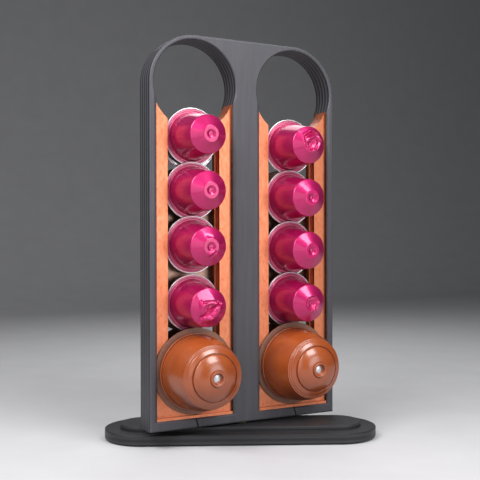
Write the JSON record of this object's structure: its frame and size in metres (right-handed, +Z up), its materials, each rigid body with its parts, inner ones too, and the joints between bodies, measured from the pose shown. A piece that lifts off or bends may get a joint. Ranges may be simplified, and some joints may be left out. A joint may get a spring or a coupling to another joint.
{
  "type": "coffee capsule dispenser",
  "caption": "Upright printed rack with round loading holes over railed columns that hold small and large coffee capsules, turning on a low rounded base.",
  "frame": {"origin": "on the pivot's axis, in the plane that the base rests on", "axes": "+Z up along the pivot; -Y towards the side pictured as the front; +X to the right along the rack's width"},
  "size_m": [0.165, 0.105, 0.2569],
  "materials": {
    "frame_print": "charcoal printed plastic with fine layer lines",
    "rail_print": "copper-coloured silk printed plastic",
    "small_cup": "magenta lacquered aluminium with a bare rim",
    "small_lid": "plain foil",
    "large_cup": "copper-brown moulded plastic",
    "large_lid": "sealing film",
    "rubber": "matt sheet",
    "steel": "zinc plated",
    "brass": "turned"
  },
  "bodies": {
    "base": {"base_plate": "frame_print", "base_pad": "rubber"},
    "tower": {"tower_frame": "frame_print", "rail_insert_left": "rail_print", "rail_insert_right": "rail_print", "pivot_screw": "steel", "pivot_washer": "steel", "pivot_bush": "brass", "pivot_nut": "steel"},
    "capsule_front_left_5": {"cup_front_left_5": "large_cup", "lid_front_left_5": "large_lid"},
    "capsule_front_left_4": {"cup_front_left_4": "small_cup", "lid_front_left_4": "small_lid"},
    "capsule_front_left_3": {"cup_front_left_3": "small_cup", "lid_front_left_3": "small_lid"},
    "capsule_front_left_2": {"cup_front_left_2": "small_cup", "lid_front_left_2": "small_lid"},
    "capsule_front_left_1": {"cup_front_left_1": "small_cup", "lid_front_left_1": "small_lid"},
    "capsule_front_right_5": {"cup_front_right_5": "large_cup", "lid_front_right_5": "large_lid"},
    "capsule_front_right_4": {"cup_front_right_4": "small_cup", "lid_front_right_4": "small_lid"},
    "capsule_front_right_3": {"cup_front_right_3": "small_cup", "lid_front_right_3": "small_lid"},
    "capsule_front_right_2": {"cup_front_right_2": "small_cup", "lid_front_right_2": "small_lid"},
    "capsule_front_right_1": {"cup_front_right_1": "small_cup", "lid_front_right_1": "small_lid"},
    "capsule_back_left_4": {"cup_back_left_4": "large_cup", "lid_back_left_4": "large_lid"},
    "capsule_back_left_3": {"cup_back_left_3": "large_cup", "lid_back_left_3": "large_lid"},
    "capsule_back_left_2": {"cup_back_left_2": "large_cup", "lid_back_left_2": "large_lid"},
    "capsule_back_left_1": {"cup_back_left_1": "small_cup", "lid_back_left_1": "small_lid"},
    "capsule_back_right_3": {"cup_back_right_3": "large_cup", "lid_back_right_3": "large_lid"},
    "capsule_back_right_2": {"cup_back_right_2": "large_cup", "lid_back_right_2": "large_lid"},
    "capsule_back_right_1": {"cup_back_right_1": "large_cup", "lid_back_right_1": "large_lid"}
  },
  "joints": [
    {"name": "tower_turn", "type": "hinge", "parent": "base", "child": "tower", "pos_m": [0, 0, 0.0099], "axis": [0, 0, 1], "continuous": true},
    {"name": "lift_front_left_5", "type": "slide", "parent": "tower", "child": "capsule_front_left_5", "axis": [0, 0, 1], "range_m": [0, 0.032]},
    {"name": "lift_front_left_4", "type": "slide", "parent": "tower", "child": "capsule_front_left_4", "axis": [0, 0, 1], "range_m": [0, 0.032]},
    {"name": "lift_front_left_3", "type": "slide", "parent": "tower", "child": "capsule_front_left_3", "axis": [0, 0, 1], "range_m": [0, 0.032]},
    {"name": "lift_front_left_2", "type": "slide", "parent": "tower", "child": "capsule_front_left_2", "axis": [0, 0, 1], "range_m": [0, 0.032]},
    {"name": "lift_front_left_1", "type": "slide", "parent": "tower", "child": "capsule_front_left_1", "axis": [0, 0, 1], "range_m": [0, 0.032]},
    {"name": "lift_front_right_5", "type": "slide", "parent": "tower", "child": "capsule_front_right_5", "axis": [0, 0, 1], "range_m": [0, 0.035]},
    {"name": "lift_front_right_4", "type": "slide", "parent": "tower", "child": "capsule_front_right_4", "axis": [0, 0, 1], "range_m": [0, 0.035]},
    {"name": "lift_front_right_3", "type": "slide", "parent": "tower", "child": "capsule_front_right_3", "axis": [0, 0, 1], "range_m": [0, 0.035]},
    {"name": "lift_front_right_2", "type": "slide", "parent": "tower", "child": "capsule_front_right_2", "axis": [0, 0, 1], "range_m": [0, 0.035]},
    {"name": "lift_front_right_1", "type": "slide", "parent": "tower", "child": "capsule_front_right_1", "axis": [0, 0, 1], "range_m": [0, 0.035]},
    {"name": "lift_back_left_4", "type": "slide", "parent": "tower", "child": "capsule_back_left_4", "axis": [0, 0, 1], "range_m": [0, 0.035]},
    {"name": "lift_back_left_3", "type": "slide", "parent": "tower", "child": "capsule_back_left_3", "axis": [0, 0, 1], "range_m": [0, 0.035]},
    {"name": "lift_back_left_2", "type": "slide", "parent": "tower", "child": "capsule_back_left_2", "axis": [0, 0, 1], "range_m": [0, 0.035]},
    {"name": "lift_back_left_1", "type": "slide", "parent": "tower", "child": "capsule_back_left_1", "axis": [0, 0, 1], "range_m": [0, 0.035]},
    {"name": "lift_back_right_3", "type": "slide", "parent": "tower", "child": "capsule_back_right_3", "axis": [0, 0, 1], "range_m": [0, 0.0774]},
    {"name": "lift_back_right_2", "type": "slide", "parent": "tower", "child": "capsule_back_right_2", "axis": [0, 0, 1], "range_m": [0, 0.0774]},
    {"name": "lift_back_right_1", "type": "slide", "parent": "tower", "child": "capsule_back_right_1", "axis": [0, 0, 1], "range_m": [0, 0.0774]}
  ],
  "couplings": [
    {"joint": "lift_front_left_4", "follows": "lift_front_left_5", "ratio": 1},
    {"joint": "lift_front_left_3", "follows": "lift_front_left_5", "ratio": 1},
    {"joint": "lift_front_left_2", "follows": "lift_front_left_5", "ratio": 1},
    {"joint": "lift_front_left_1", "follows": "lift_front_left_5", "ratio": 1},
    {"joint": "lift_front_right_4", "follows": "lift_front_right_5", "ratio": 1},
    {"joint": "lift_front_right_3", "follows": "lift_front_right_5", "ratio": 1},
    {"joint": "lift_front_right_2", "follows": "lift_front_right_5", "ratio": 1},
    {"joint": "lift_front_right_1", "follows": "lift_front_right_5", "ratio": 1},
    {"joint": "lift_back_left_3", "follows": "lift_back_left_4", "ratio": 1},
    {"joint": "lift_back_left_2", "follows": "lift_back_left_4", "ratio": 1},
    {"joint": "lift_back_left_1", "follows": "lift_back_left_4", "ratio": 1},
    {"joint": "lift_back_right_2", "follows": "lift_back_right_3", "ratio": 1},
    {"joint": "lift_back_right_1", "follows": "lift_back_right_3", "ratio": 1}
  ]
}
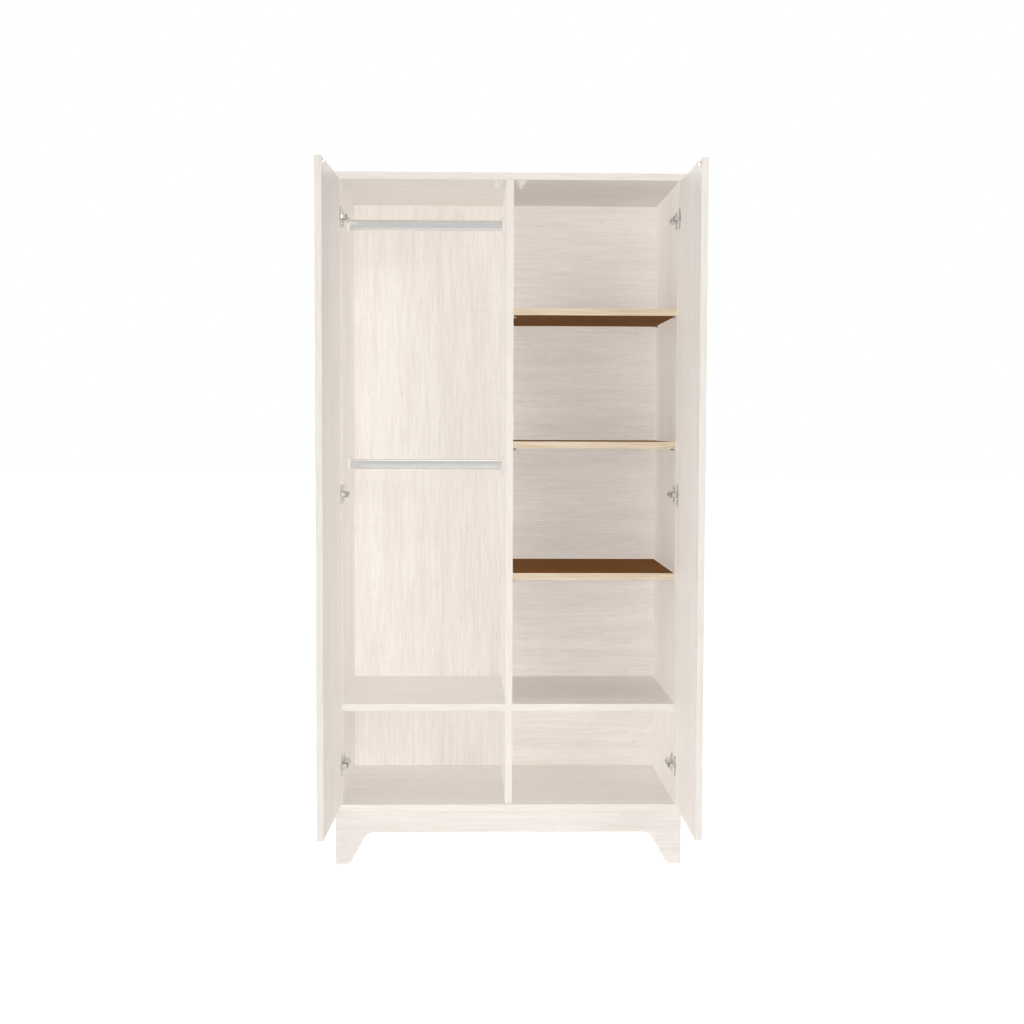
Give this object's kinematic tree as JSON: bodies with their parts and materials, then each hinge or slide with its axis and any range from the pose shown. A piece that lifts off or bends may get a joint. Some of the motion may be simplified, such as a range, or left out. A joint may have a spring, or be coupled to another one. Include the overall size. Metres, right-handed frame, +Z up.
{
  "type": "two-door wardrobe",
  "caption": "Pale board wardrobe on a footed plinth, with open hinged doors, hanging rails, oak shelves, low cubbies and push latches.",
  "frame": {"origin": "on the floor, on the centre line of the carcass's width and at the middle of the whole depth with the doors standing open", "axes": "+Z up, +X to the right seen from the front, +Y towards the wall"},
  "size_m": [0.9144, 1.0066, 1.785],
  "materials": {
    "whitewashed_board": "matt melamine board with a whitewashed wood grain",
    "whitewashed_door": "matt melamine board with an upright whitewashed wood grain",
    "back_board": "thin printed fibreboard, matt",
    "oak_shelf": "satin oak-grain board",
    "chrome_rail": "bright chrome plate",
    "nickel_steel": "nickel-plated pressed steel",
    "white_plastic": "moulded white plastic"
  },
  "bodies": {
    "carcass": {"top_board": "whitewashed_board", "bottom_board": "whitewashed_board", "upper_divider": "whitewashed_board", "lower_divider": "whitewashed_board", "fixed_shelf": "whitewashed_board", "side_panel_left": "whitewashed_board", "side_panel_right": "whitewashed_board", "plinth_front": "whitewashed_board", "plinth_rear": "whitewashed_board", "plinth_side_left": "whitewashed_board", "plinth_side_right": "whitewashed_board", "back_panel_left": "back_board", "push_latch_left": "white_plastic", "hinge_arm_left_top": "nickel_steel", "hinge_arm_left_middle": "nickel_steel", "hinge_arm_left_bottom": "nickel_steel", "back_panel_right": "back_board", "push_latch_right": "white_plastic", "hinge_arm_right_top": "nickel_steel", "hinge_arm_right_middle": "nickel_steel", "hinge_arm_right_bottom": "nickel_steel", "shelf_upper": "oak_shelf", "shelf_upper_pin_inner_front": "nickel_steel", "shelf_upper_pin_inner_rear": "nickel_steel", "shelf_upper_pin_outer_front": "nickel_steel", "shelf_upper_pin_outer_rear": "nickel_steel", "shelf_middle": "oak_shelf", "shelf_middle_pin_inner_front": "nickel_steel", "shelf_middle_pin_inner_rear": "nickel_steel", "shelf_middle_pin_outer_front": "nickel_steel", "shelf_middle_pin_outer_rear": "nickel_steel", "shelf_lower": "oak_shelf", "shelf_lower_pin_inner_front": "nickel_steel", "shelf_lower_pin_inner_rear": "nickel_steel", "shelf_lower_pin_outer_front": "nickel_steel", "shelf_lower_pin_outer_rear": "nickel_steel", "hanging_rail_upper": "chrome_rail", "rail_bracket_upper_outer": "white_plastic", "rail_bracket_upper_inner": "white_plastic", "hanging_rail_lower": "chrome_rail", "rail_bracket_lower_outer": "white_plastic", "rail_bracket_lower_inner": "white_plastic"},
    "left_door": {"door_left": "whitewashed_door", "hinge_cup_left_top": "nickel_steel", "hinge_cup_left_middle": "nickel_steel", "hinge_cup_left_bottom": "nickel_steel", "strike_plate_left": "nickel_steel"},
    "left_hinge_links": {"hinge_link_left_top": "nickel_steel", "hinge_link_left_middle": "nickel_steel", "hinge_link_left_bottom": "nickel_steel"},
    "left_latch_plunger": {"latch_plunger_left": "white_plastic"},
    "right_door": {"door_right": "whitewashed_door", "hinge_cup_right_top": "nickel_steel", "hinge_cup_right_middle": "nickel_steel", "hinge_cup_right_bottom": "nickel_steel", "strike_plate_right": "nickel_steel"},
    "right_hinge_links": {"hinge_link_right_top": "nickel_steel", "hinge_link_right_middle": "nickel_steel", "hinge_link_right_bottom": "nickel_steel"},
    "right_latch_plunger": {"latch_plunger_right": "white_plastic"}
  },
  "joints": [
    {"name": "left_door_hinge", "type": "hinge", "parent": "carcass", "child": "left_door", "pos_m": [-0.4435, -0.06125, 0.964], "axis": [0, 0, 1], "range_deg": [-18, 92]},
    {"name": "left_hinge_link_turn", "type": "hinge", "parent": "carcass", "child": "left_hinge_links", "pos_m": [-0.4435, -0.06125, 0.964], "axis": [0, 0, 1], "range_deg": [-13.06, 66.34]},
    {"name": "left_latch_push", "type": "slide", "parent": "carcass", "child": "left_latch_plunger", "axis": [0, 1, 0], "range_m": [-0.00279, 0.01405]},
    {"name": "right_door_hinge", "type": "hinge", "parent": "carcass", "child": "right_door", "pos_m": [0.4435, -0.06125, 0.964], "axis": [0, 0, 1], "range_deg": [-90, 20]},
    {"name": "right_hinge_link_turn", "type": "hinge", "parent": "carcass", "child": "right_hinge_links", "pos_m": [0.4435, -0.06125, 0.964], "axis": [0, 0, 1], "range_deg": [-64.9, 14.5]},
    {"name": "right_latch_push", "type": "slide", "parent": "carcass", "child": "right_latch_plunger", "axis": [0, 1, 0], "range_m": [-0.00316, 0.01405]}
  ],
  "couplings": [
    {"joint": "left_hinge_link_turn", "follows": "left_door_hinge", "ratio": 0.72},
    {"joint": "left_latch_push", "follows": "left_door_hinge", "m_per_rad": 0.008719},
    {"joint": "right_hinge_link_turn", "follows": "right_door_hinge", "ratio": 0.72},
    {"joint": "right_latch_push", "follows": "right_door_hinge", "m_per_rad": -0.008913}
  ]
}
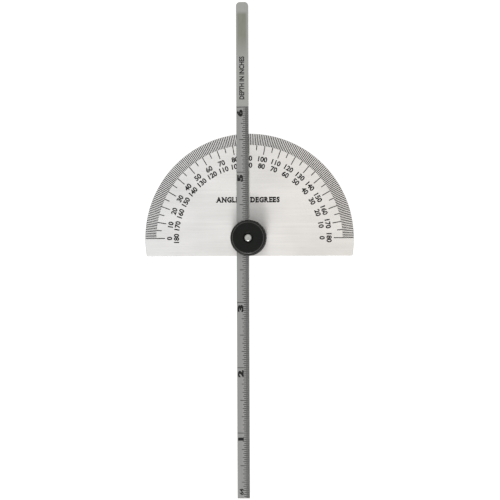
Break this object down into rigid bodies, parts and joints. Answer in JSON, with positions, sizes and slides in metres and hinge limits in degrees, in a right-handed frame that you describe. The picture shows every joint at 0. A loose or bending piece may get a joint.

What you are asked to do → Find each line holding the string "piece" and copy it out.

The answer →
Write the JSON record of this object's structure: its frame and size in metres (right-handed, +Z up), its materials, each rigid body with its parts, inner ones too, and the joints between bodies, measured from the pose shown. A piece that lifts off or bends may get a joint. Ranges may be simplified, and some joints may be left out. A joint may get a spring or a coupling to another joint.
Give this object's kinematic tree as JSON: bodies with their parts and materials, then each hinge or slide with its axis and any range from the pose shown. A piece that lifts off or bends may get a joint. Some of the motion may be simplified, such as a range, or left out. A joint may have a spring, or be coupled to another one. Include the overall size. Metres, right-handed frame, +Z up.
Break this object down into rigid bodies, parts and joints. Answer in JSON, with positions, sizes and slides in metres and hinge limits in degrees, in a right-handed frame that you describe. The picture shows every joint at 0. A loose or bending piece may get a joint.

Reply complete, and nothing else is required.